Project 2025 outlines an ambitious right-wing agenda to reshape the American government, blurring church and state while curtailing rights for many individuals. Key proposals include a nationwide FDA ban on abortion medication, the elimination of Head Start and the removal of a daily overtime requirement for workers.

North Bay Congressman Jared Huffman at KQED in San Francisco on June 24, 2024. Huffman’s Stop Project 2025 Task Force held its inaugural congressional hearing on Tuesday, aiming to expose a nearly thousand-page conservative playbook viewed by many as a sweeping MAGA manifesto. (Martin do Nascimento/KQED)

Ultrasound Tech Suki O. told lawmakers she was tired of wiping away tears after being forced to tell women they were too far along to terminate pregnancies under the strict abortion ban in her home state of Georgia.

I question anyone who sees what’s happened in my home state of Georgia and believes that is a model to expand nationwide in a total ban on abortion,” Suki said. “We now know with certainty that if the policies outlined in Project 2025 are put in place, more women, not just in Georgia, but across the country, will die.”

Michigan United Auto Worker JJ Jewell described regularly working 12-hour days on the Ford manufacturing line, reporting for work well before dawn. Jewell said Project 2025’s proposed dismantling of the standard workweek by giving employers the flexibility “to calculate the overtime period over a longer number of weeks” would hurt hourly workers.

“It’s part of a larger goal to make corporations richer at the expense of the workers. We actually keep the wheels turning, both figuratively and literally,” Jewell said. “If we allow [them] to take away our ability to earn fair overtime pay, we’re letting them strip away a key source of income for families like mine.”

Republican political consultant Mike Madrid of Sacramento calls the document concerning.
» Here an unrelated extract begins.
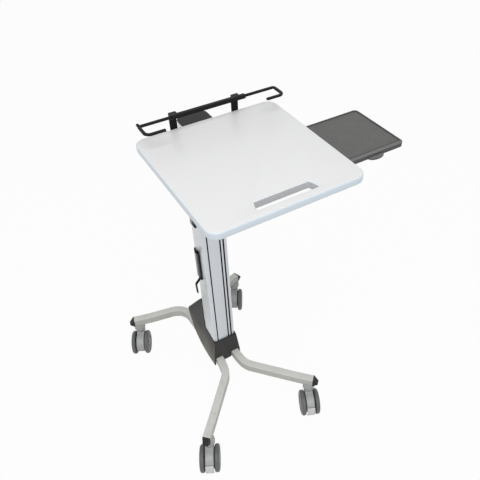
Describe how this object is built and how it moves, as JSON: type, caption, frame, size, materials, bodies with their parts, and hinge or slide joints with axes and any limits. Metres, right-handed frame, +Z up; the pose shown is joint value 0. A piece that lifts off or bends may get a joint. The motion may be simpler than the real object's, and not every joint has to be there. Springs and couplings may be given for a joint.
{
  "type": "laptop cart",
  "caption": "Rolling cart with a height-adjustable worksurface on a column, bent legs with twin-wheel casters, a pull-out side tray and a retaining bar.",
  "frame": {"origin": "on the floor, under the centre of the overall box", "axes": "+Z up, -Y towards the user's side with the handle slot, +X towards the side tray"},
  "size_m": [0.7052, 0.845, 1.3055],
  "materials": {
    "white_laminate": "white laminate, satin",
    "anodised_aluminium": "anodised, satin",
    "warm_grey_paint": "powder coat, satin",
    "dark_grey_plastic": "fine grain",
    "tray_plastic": "fine grain",
    "black_powder_coat": "powder coat",
    "grey_hood_plastic": "smooth",
    "grey_tread": "smooth tread",
    "light_grey_plastic": "smooth",
    "zinc_plate": "zinc plated",
    "white_acetal": "moulded",
    "spring_steel": "bright strip"
  },
  "bodies": {
    "base": {"base_frame": "black_powder_coat", "base_shroud": "dark_grey_plastic", "beam_cap": "dark_grey_plastic", "column": "anodised_aluminium", "column_bolt_left": "zinc_plate", "column_bolt_right": "zinc_plate", "column_front_panel": "anodised_aluminium", "column_top_cap": "dark_grey_plastic", "cord_plate_lower": "grey_hood_plastic", "cord_plate_upper": "grey_hood_plastic", "cord_wrap_lower": "black_powder_coat", "cord_wrap_upper": "black_powder_coat", "lift_spring_tape": "spring_steel", "leg_front_left": "warm_grey_paint", "leg_front_right": "warm_grey_paint", "leg_rear_left": "warm_grey_paint", "leg_rear_right": "warm_grey_paint", "leg_cap_front_left": "dark_grey_plastic", "leg_cap_front_right": "dark_grey_plastic", "leg_cap_rear_left": "dark_grey_plastic", "leg_cap_rear_right": "dark_grey_plastic"},
    "lift": {"worksurface": "white_laminate", "support_bracket": "warm_grey_paint", "surface_screw_rear_left": "zinc_plate", "surface_screw_rear_right": "zinc_plate", "surface_screw_front_left": "zinc_plate", "surface_screw_front_right": "zinc_plate", "lift_carriage": "zinc_plate", "glide_pad_lower_left": "white_acetal", "glide_pad_lower_right": "white_acetal", "glide_pad_upper_left": "white_acetal", "glide_pad_upper_right": "white_acetal", "spring_pin": "zinc_plate", "tray_rail_front": "zinc_plate", "tray_rail_rear": "zinc_plate", "retainer_sleeve": "black_powder_coat"},
    "spring_roll": {"lift_spring_roll": "spring_steel"},
    "tray": {"side_tray": "tray_plastic"},
    "hook_left": {"retainer_hook_left": "black_powder_coat"},
    "hook_right": {"retainer_hook_right": "black_powder_coat"},
    "caster_front_left": {"caster_body_front_left": "grey_hood_plastic", "axle_front_left": "zinc_plate"},
    "wheel_front_left_a": {"wheel_front_left_a": "grey_tread"},
    "wheel_front_left_b": {"wheel_front_left_b": "grey_tread"},
    "pedal_front_left": {"lock_pedal_front_left": "light_grey_plastic"},
    "caster_front_right": {"caster_body_front_right": "grey_hood_plastic", "axle_front_right": "zinc_plate"},
    "wheel_front_right_a": {"wheel_front_right_a": "grey_tread"},
    "wheel_front_right_b": {"wheel_front_right_b": "grey_tread"},
    "pedal_front_right": {"lock_pedal_front_right": "light_grey_plastic"},
    "caster_rear_left": {"caster_body_rear_left": "grey_hood_plastic", "axle_rear_left": "zinc_plate"},
    "wheel_rear_left_a": {"wheel_rear_left_a": "grey_tread"},
    "wheel_rear_left_b": {"wheel_rear_left_b": "grey_tread"},
    "caster_rear_right": {"caster_body_rear_right": "grey_hood_plastic", "axle_rear_right": "zinc_plate"},
    "wheel_rear_right_a": {"wheel_rear_right_a": "grey_tread"},
    "wheel_rear_right_b": {"wheel_rear_right_b": "grey_tread"}
  },
  "joints": [
    {"name": "worksurface_lift", "type": "slide", "parent": "base", "child": "lift", "axis": [0, 0, 1], "range_m": [-0.508, 0], "deforming": ["lift_spring_tape"]},
    {"name": "spring_roll_turn", "type": "hinge", "parent": "lift", "child": "spring_roll", "pos_m": [-0.04593, 0.05233, 1.15], "axis": [1, 0, 0], "range_deg": [0, 1665]},
    {"name": "tray_slide", "type": "slide", "parent": "lift", "child": "tray", "axis": [1, 0, 0], "range_m": [-0.185, 0]},
    {"name": "hook_slide_left", "type": "slide", "parent": "lift", "child": "hook_left", "axis": [1, 0, 0], "range_m": [-0.03, 0.03]},
    {"name": "hook_slide_right", "type": "slide", "parent": "lift", "child": "hook_right", "axis": [1, 0, 0], "range_m": [-0.03, 0.03]},
    {"name": "swivel_front_left", "type": "hinge", "parent": "base", "child": "caster_front_left", "pos_m": [-0.26903, -0.24707, 0.14], "axis": [0, 0, 1], "continuous": true},
    {"name": "wheel_turn_front_left_a", "type": "hinge", "parent": "caster_front_left", "child": "wheel_front_left_a", "pos_m": [-0.29938, -0.2686, 0.051], "axis": [0.8788, -0.4772, 0], "continuous": true},
    {"name": "wheel_turn_front_left_b", "type": "hinge", "parent": "caster_front_left", "child": "wheel_front_left_b", "pos_m": [-0.27056, -0.28425, 0.051], "axis": [0.8788, -0.4772, 0], "continuous": true},
    {"name": "pedal_press_front_left", "type": "hinge", "parent": "caster_front_left", "child": "pedal_front_left", "pos_m": [-0.30057, -0.30517, 0.07224], "axis": [0.8788, -0.4772, 0], "range_deg": [0, 7]},
    {"name": "swivel_front_right", "type": "hinge", "parent": "base", "child": "caster_front_right", "pos_m": [0.17717, -0.24707, 0.14], "axis": [0, 0, 1], "continuous": true},
    {"name": "wheel_turn_front_right_a", "type": "hinge", "parent": "caster_front_right", "child": "wheel_front_right_a", "pos_m": [0.1486, -0.27092, 0.051], "axis": [0.9135, -0.4067, 0], "continuous": true},
    {"name": "wheel_turn_front_right_b", "type": "hinge", "parent": "caster_front_right", "child": "wheel_front_right_b", "pos_m": [0.17857, -0.28426, 0.051], "axis": [0.9135, -0.4067, 0], "continuous": true},
    {"name": "pedal_press_front_right", "type": "hinge", "parent": "caster_front_right", "child": "pedal_front_right", "pos_m": [0.15028, -0.30747, 0.07224], "axis": [0.9135, -0.4067, 0], "range_deg": [0, 7]},
    {"name": "swivel_rear_left", "type": "hinge", "parent": "base", "child": "caster_rear_left", "pos_m": [-0.28313, 0.39113, 0.14], "axis": [0, 0, 1], "continuous": true},
    {"name": "wheel_turn_rear_left_a", "type": "hinge", "parent": "caster_rear_left", "child": "wheel_rear_left_a", "pos_m": [-0.31329, 0.36933, 0.051], "axis": [0.8829, -0.4695, 0], "continuous": true},
    {"name": "wheel_turn_rear_left_b", "type": "hinge", "parent": "caster_rear_left", "child": "wheel_rear_left_b", "pos_m": [-0.28433, 0.35393, 0.051], "axis": [0.8829, -0.4695, 0], "continuous": true},
    {"name": "swivel_rear_right", "type": "hinge", "parent": "base", "child": "caster_rear_right", "pos_m": [0.19127, 0.39113, 0.14], "axis": [0, 0, 1], "continuous": true},
    {"name": "wheel_turn_rear_right_a", "type": "hinge", "parent": "caster_rear_right", "child": "wheel_rear_right_a", "pos_m": [0.15966, 0.37149, 0.051], "axis": [0.848, -0.5299, 0], "continuous": true},
    {"name": "wheel_turn_rear_right_b", "type": "hinge", "parent": "caster_rear_right", "child": "wheel_rear_right_b", "pos_m": [0.18748, 0.35411, 0.051], "axis": [0.848, -0.5299, 0], "continuous": true}
  ],
  "couplings": [
    {"joint": "spring_roll_turn", "follows": "worksurface_lift", "rad_per_m": -57.143}
  ]
}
“When people find out about it, they are very much opposed to it,” Madrid said, who believes that much of the material doesn’t reflect conservative philosophy as much as it does a populist, nationalist agenda. He added that unexpected wins, like the overturning of Roe v. Wade, are propelling the movement.

“This is something that even most Republicans never believed would happen,” Madrid said. “But we’re at that point now where the Republican Party, when in a position of influence, is moving forward aggressively on some of these basic rights … regulatory protections, tax structures. Basically, our way of life [is] being upturned.”